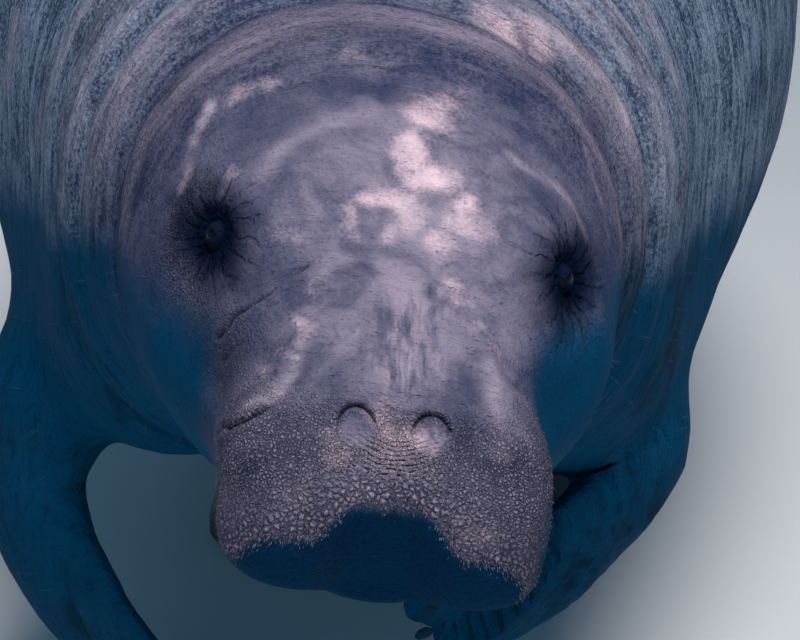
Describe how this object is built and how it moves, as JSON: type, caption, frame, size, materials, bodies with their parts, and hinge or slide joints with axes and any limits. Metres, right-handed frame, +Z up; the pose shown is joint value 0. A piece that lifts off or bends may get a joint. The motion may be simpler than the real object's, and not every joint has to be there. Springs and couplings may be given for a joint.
{
  "type": "manatee",
  "caption": "Life-size model of a swimming manatee with hanging flippers and a round paddle tail, held over a flat base by short rods.",
  "frame": {"origin": "on the floor, at the middle of the model's bounding box, on the underside of the stand's base", "axes": "+Z up; the animal faces -Y with its tail towards +Y, and its left side is +X"},
  "size_m": [0.7294, 2.9501, 0.873],
  "materials": {
    "skin": "thick wrinkled grey hide, slightly wet, paler on the forehead",
    "eye": "glossy near-black eye",
    "nail": "dull horn",
    "stand": "satin dark grey paint"
  },
  "bodies": {
    "root": {"snout": "skin", "lower_jaw": "skin", "head": "skin", "neck": "skin", "chest": "skin", "belly": "skin", "tail_stock": "skin", "tail_paddle": "skin", "flipper_right": "skin", "flipper_left": "skin", "eye_right": "eye", "eye_left": "eye", "nail_right_1": "nail", "nail_right_2": "nail", "nail_right_3": "nail", "nail_left_1": "nail", "nail_left_2": "nail", "nail_left_3": "nail", "stand_base": "stand", "stand_rod_front": "stand", "stand_rod_rear": "stand"}
  },
  "joints": []
}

------------------------------------------------

Written exercise:
Copy every line of the material, please, keeping it exactly the same.

Full response:
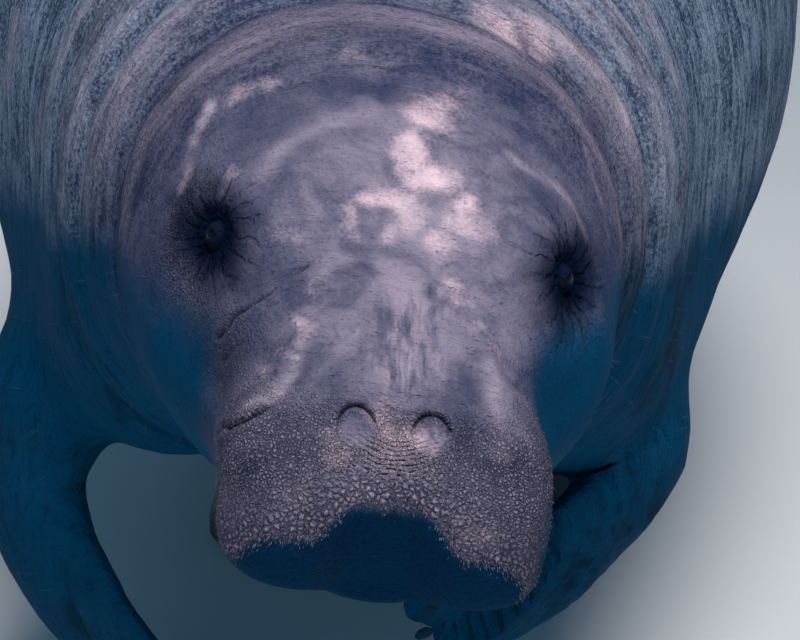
Describe how this object is built and how it moves, as JSON: type, caption, frame, size, materials, bodies with their parts, and hinge or slide joints with axes and any limits. Metres, right-handed frame, +Z up; the pose shown is joint value 0. A piece that lifts off or bends may get a joint. The motion may be simpler than the real object's, and not every joint has to be there. Springs and couplings may be given for a joint.
{
  "type": "manatee",
  "caption": "Life-size model of a swimming manatee with hanging flippers and a round paddle tail, held over a flat base by short rods.",
  "frame": {"origin": "on the floor, at the middle of the model's bounding box, on the underside of the stand's base", "axes": "+Z up; the animal faces -Y with its tail towards +Y, and its left side is +X"},
  "size_m": [0.7294, 2.9501, 0.873],
  "materials": {
    "skin": "thick wrinkled grey hide, slightly wet, paler on the forehead",
    "eye": "glossy near-black eye",
    "nail": "dull horn",
    "stand": "satin dark grey paint"
  },
  "bodies": {
    "root": {"snout": "skin", "lower_jaw": "skin", "head": "skin", "neck": "skin", "chest": "skin", "belly": "skin", "tail_stock": "skin", "tail_paddle": "skin", "flipper_right": "skin", "flipper_left": "skin", "eye_right": "eye", "eye_left": "eye", "nail_right_1": "nail", "nail_right_2": "nail", "nail_right_3": "nail", "nail_left_1": "nail", "nail_left_2": "nail", "nail_left_3": "nail", "stand_base": "stand", "stand_rod_front": "stand", "stand_rod_rear": "stand"}
  },
  "joints": []
}